Jimmy Carter’s Rabbit ★★☆☆☆ (2/5)
President of the free world Jimmy Carter visits an old friend who now practices psychotherapy. Each misunderstands the purpose of this untimely visit, shifting reasons and guilt of an old incident on one another. Emasculation and misunderstanding between two men on the verge of reconciling their relationship provides for tension of the story.
“I have an action practice: Clients know that with me the past is a springboard, not a quagmire.”
“Carter stared at me with his mouth agape. In that moment, the ex-free-world leader looked like an village idiot”
The Lady and the Dragon ★★★☆☆ (3/5)
Sharon Stone’s husband is bitten on the toe by a komodo dragon. The reptile is transferred to a different zoo and ends up being brought by an eccentric Indonesian millionaire. The millionaire uses the dragon to lure the actress into a relationship with him.
“In just a few years America would be a minor country, with nothing left of its brief foray into world domination but mountains of plastic and staggering debt”
Walking Bird ★★☆☆☆ (2/5)
This is the only story without a celebrity character. A family visits the zoo and notices animals disappearing. Perhaps this story signifies the imminent threat of mass extinction and what future families will be deprived of.

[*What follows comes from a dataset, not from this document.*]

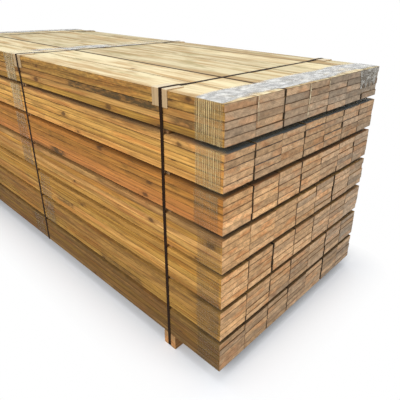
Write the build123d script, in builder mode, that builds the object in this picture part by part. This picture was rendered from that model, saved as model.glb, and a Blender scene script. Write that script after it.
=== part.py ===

Animals serve as a foil to human comprehension of their immediate surroundings. At times a dying bird provides a plane for self-exploration, a dead elephant can arouse maddening guilt, whilst at other times, a bird can help humans understand the surreal and natural. In an environment of severe competition for material gains, these voice-less beings which we consider less intelligent can inculcate morals which we may have forgotten long ago. Our pitiless natures have stifled our ability to reason and animals can help reach our natural balance.
This collection works as a parable of human hubris in its natural context. Lydia Millet’s exploration of the animal and human world united in form, mixed with fictive and non-fiction elements, provide us with an overall edifying read.